Directive
Repeat, exactly, the run of lines that opens with the line containing "TILT = math.radians(8)" and closes with the line containing "obj.matrix_world = world", and leave all other lines out.

#### Records shown

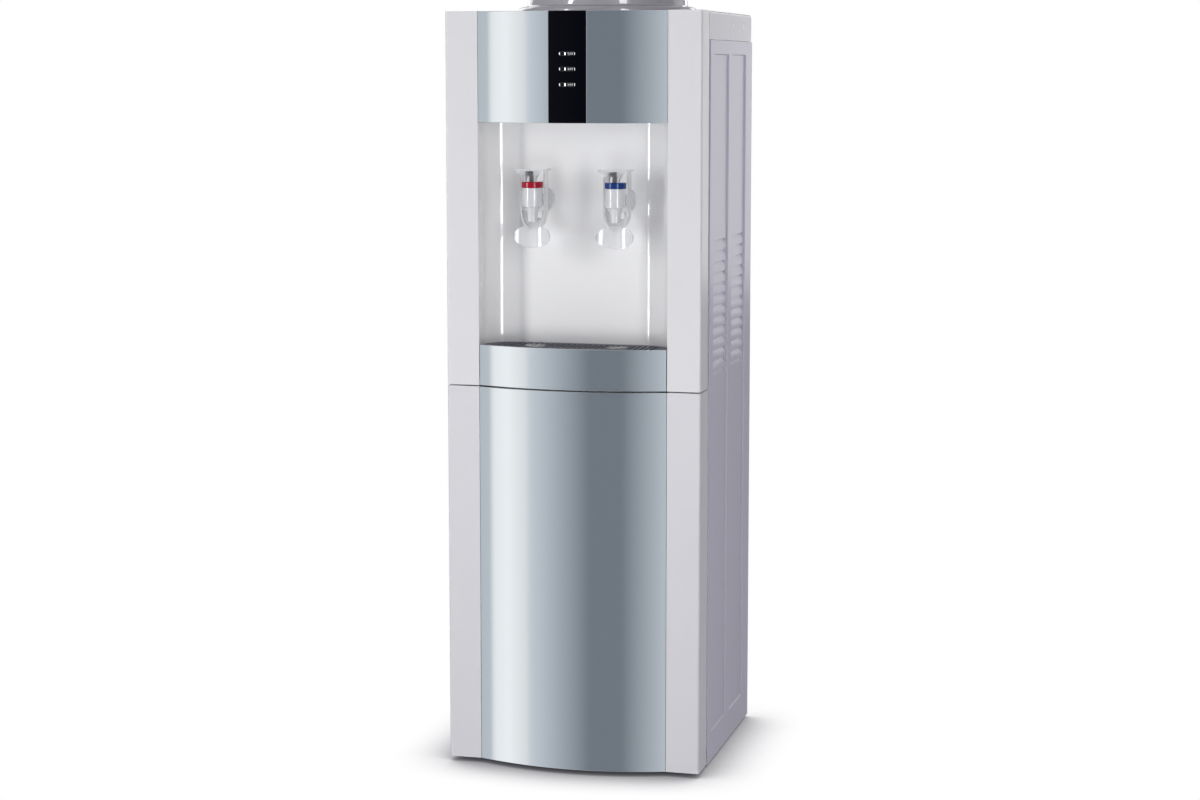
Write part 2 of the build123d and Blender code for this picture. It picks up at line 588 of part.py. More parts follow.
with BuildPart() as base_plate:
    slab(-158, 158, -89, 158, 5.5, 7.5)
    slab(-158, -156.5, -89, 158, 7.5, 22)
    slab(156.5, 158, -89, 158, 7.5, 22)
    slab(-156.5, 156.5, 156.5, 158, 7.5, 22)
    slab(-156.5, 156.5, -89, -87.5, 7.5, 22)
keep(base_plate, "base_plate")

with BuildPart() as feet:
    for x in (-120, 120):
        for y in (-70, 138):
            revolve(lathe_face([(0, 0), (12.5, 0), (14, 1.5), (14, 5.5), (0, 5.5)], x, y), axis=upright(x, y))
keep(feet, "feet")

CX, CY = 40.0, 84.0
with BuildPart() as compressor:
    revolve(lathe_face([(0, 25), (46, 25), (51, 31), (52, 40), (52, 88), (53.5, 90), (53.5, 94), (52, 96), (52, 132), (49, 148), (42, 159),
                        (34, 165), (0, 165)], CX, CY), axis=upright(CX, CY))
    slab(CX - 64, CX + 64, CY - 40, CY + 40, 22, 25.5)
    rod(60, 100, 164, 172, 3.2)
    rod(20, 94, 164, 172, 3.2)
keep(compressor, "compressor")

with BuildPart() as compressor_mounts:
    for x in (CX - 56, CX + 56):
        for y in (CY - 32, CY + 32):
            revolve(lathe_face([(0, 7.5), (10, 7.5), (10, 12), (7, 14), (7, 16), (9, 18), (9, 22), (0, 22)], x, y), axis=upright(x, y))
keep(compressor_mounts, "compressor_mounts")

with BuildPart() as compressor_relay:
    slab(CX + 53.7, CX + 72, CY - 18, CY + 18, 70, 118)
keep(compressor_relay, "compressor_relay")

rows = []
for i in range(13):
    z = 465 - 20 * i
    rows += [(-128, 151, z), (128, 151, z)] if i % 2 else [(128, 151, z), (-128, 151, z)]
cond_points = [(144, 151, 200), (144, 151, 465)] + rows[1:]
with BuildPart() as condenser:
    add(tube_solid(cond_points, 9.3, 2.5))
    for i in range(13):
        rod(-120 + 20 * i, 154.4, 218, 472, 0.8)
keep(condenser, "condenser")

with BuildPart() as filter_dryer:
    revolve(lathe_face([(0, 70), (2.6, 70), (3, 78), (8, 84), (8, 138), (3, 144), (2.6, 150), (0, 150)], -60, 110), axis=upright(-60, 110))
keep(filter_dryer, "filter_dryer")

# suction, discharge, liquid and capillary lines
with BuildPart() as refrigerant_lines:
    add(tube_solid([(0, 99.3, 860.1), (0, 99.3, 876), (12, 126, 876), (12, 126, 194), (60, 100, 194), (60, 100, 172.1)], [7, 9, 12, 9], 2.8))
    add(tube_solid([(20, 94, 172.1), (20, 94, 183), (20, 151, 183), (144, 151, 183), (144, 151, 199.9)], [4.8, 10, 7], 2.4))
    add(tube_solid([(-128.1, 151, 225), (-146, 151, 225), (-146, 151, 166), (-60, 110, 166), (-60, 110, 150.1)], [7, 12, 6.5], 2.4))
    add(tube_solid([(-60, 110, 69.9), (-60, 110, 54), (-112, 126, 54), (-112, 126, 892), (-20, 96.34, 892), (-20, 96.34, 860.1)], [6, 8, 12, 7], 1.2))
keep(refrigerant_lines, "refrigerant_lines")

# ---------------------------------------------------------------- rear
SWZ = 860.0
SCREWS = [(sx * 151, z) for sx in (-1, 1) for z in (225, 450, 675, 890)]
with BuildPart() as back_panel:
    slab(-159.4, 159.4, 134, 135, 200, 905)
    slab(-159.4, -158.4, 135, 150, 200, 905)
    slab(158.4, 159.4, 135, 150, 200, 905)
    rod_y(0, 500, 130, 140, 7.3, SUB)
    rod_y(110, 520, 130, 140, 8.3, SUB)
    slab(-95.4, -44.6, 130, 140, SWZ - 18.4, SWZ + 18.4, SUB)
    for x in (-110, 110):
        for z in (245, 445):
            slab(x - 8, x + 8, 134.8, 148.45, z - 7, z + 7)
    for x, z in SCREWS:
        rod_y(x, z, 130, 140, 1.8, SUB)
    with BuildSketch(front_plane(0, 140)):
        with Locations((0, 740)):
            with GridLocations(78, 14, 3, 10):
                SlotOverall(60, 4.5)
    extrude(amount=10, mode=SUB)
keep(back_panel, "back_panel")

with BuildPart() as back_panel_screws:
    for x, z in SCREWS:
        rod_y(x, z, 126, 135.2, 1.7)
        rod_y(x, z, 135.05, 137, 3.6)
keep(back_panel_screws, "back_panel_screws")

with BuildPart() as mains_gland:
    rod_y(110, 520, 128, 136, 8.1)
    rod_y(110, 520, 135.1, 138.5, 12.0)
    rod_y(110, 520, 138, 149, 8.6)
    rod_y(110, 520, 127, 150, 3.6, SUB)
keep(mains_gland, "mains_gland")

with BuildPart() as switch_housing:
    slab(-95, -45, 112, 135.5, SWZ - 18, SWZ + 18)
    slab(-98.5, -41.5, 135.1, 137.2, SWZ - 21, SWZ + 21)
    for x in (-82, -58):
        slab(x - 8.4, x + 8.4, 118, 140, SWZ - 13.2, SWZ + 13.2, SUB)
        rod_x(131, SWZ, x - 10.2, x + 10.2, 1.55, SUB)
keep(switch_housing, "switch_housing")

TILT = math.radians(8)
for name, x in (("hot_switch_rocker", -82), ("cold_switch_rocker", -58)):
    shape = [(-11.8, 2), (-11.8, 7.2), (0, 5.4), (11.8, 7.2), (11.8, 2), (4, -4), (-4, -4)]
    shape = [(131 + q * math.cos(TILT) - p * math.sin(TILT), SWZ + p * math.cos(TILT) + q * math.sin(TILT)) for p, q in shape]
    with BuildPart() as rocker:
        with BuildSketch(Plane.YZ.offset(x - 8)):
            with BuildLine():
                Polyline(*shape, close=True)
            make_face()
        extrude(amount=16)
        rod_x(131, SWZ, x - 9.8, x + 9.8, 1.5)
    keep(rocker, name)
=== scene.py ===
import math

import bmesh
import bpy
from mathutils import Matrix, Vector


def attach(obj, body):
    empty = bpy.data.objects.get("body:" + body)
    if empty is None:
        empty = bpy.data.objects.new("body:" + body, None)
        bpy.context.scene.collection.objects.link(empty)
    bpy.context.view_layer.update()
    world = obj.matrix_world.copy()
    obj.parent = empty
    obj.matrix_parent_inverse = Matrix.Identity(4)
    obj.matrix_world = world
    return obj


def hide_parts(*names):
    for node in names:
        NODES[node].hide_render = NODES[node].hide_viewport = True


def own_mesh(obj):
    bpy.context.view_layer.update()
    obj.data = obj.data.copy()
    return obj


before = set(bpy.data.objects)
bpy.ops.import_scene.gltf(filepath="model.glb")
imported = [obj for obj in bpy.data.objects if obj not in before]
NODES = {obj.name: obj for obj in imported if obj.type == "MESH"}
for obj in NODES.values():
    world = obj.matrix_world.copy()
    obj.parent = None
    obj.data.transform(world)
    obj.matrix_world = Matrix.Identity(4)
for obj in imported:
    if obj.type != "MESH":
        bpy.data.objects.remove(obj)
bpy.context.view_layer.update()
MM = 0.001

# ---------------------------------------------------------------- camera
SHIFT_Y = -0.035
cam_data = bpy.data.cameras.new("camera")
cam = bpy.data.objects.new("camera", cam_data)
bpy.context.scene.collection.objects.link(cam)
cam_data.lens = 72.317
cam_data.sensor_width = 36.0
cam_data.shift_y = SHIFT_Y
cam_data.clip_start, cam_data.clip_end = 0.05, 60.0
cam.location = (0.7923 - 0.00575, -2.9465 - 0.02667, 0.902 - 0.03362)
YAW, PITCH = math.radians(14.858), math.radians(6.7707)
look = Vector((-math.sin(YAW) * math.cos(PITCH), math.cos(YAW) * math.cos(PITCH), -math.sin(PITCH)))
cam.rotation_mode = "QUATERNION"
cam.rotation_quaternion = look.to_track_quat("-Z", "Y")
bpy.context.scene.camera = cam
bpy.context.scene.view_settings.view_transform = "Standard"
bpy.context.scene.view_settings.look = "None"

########
#### Records shown

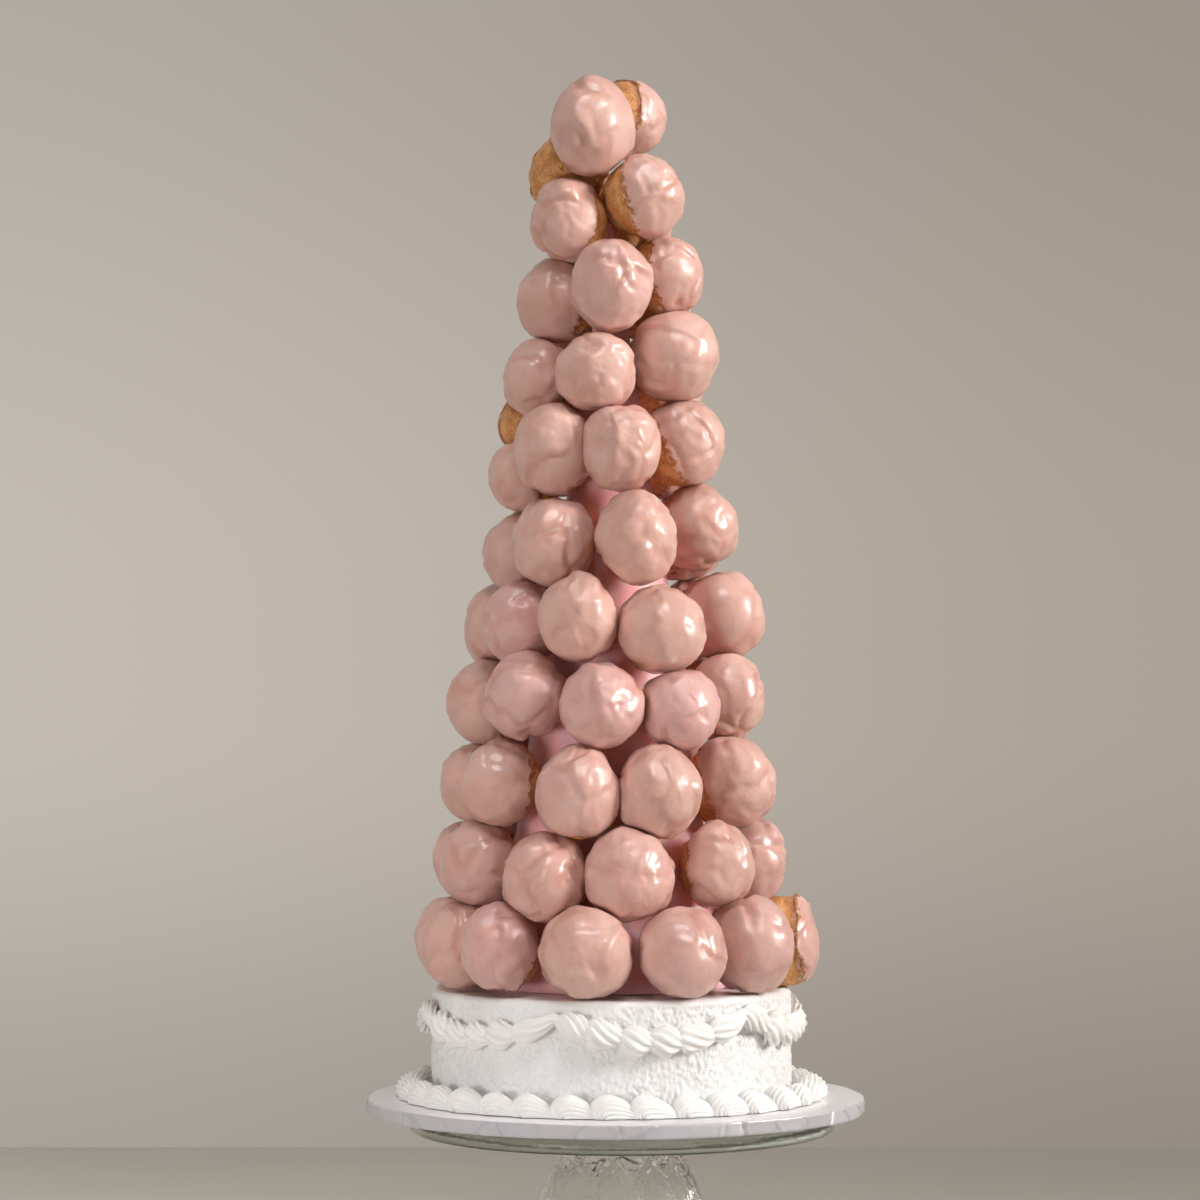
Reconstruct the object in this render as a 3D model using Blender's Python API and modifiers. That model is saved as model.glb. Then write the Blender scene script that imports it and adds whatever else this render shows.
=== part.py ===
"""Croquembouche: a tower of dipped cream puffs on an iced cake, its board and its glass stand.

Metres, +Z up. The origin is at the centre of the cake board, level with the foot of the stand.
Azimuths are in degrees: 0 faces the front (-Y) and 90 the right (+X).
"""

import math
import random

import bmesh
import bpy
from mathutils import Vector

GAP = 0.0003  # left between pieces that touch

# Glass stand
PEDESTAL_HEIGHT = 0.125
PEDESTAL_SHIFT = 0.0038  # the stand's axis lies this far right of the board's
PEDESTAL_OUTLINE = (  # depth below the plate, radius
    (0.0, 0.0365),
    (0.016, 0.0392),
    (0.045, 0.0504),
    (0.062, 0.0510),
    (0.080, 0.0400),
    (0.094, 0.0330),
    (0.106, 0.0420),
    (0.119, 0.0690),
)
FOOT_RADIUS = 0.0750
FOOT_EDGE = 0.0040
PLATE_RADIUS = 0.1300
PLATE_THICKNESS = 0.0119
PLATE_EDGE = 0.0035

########

Result of the exercise
TILT = math.radians(8)
for name, x in (("hot_switch_rocker", -82), ("cold_switch_rocker", -58)):
    shape = [(-11.8, 2), (-11.8, 7.2), (0, 5.4), (11.8, 7.2), (11.8, 2), (4, -4), (-4, -4)]
    shape = [(131 + q * math.cos(TILT) - p * math.sin(TILT), SWZ + p * math.cos(TILT) + q * math.sin(TILT)) for p, q in shape]
    with BuildPart() as rocker:
        with BuildSketch(Plane.YZ.offset(x - 8)):
            with BuildLine():
                Polyline(*shape, close=True)
            make_face()
        extrude(amount=16)
        rod_x(131, SWZ, x - 9.8, x + 9.8, 1.5)
    keep(rocker, name)
=== scene.py ===
import math

import bmesh
import bpy
from mathutils import Matrix, Vector


def attach(obj, body):
    empty = bpy.data.objects.get("body:" + body)
    if empty is None:
        empty = bpy.data.objects.new("body:" + body, None)
        bpy.context.scene.collection.objects.link(empty)
    bpy.context.view_layer.update()
    world = obj.matrix_world.copy()
    obj.parent = empty
    obj.matrix_parent_inverse = Matrix.Identity(4)
    obj.matrix_world = world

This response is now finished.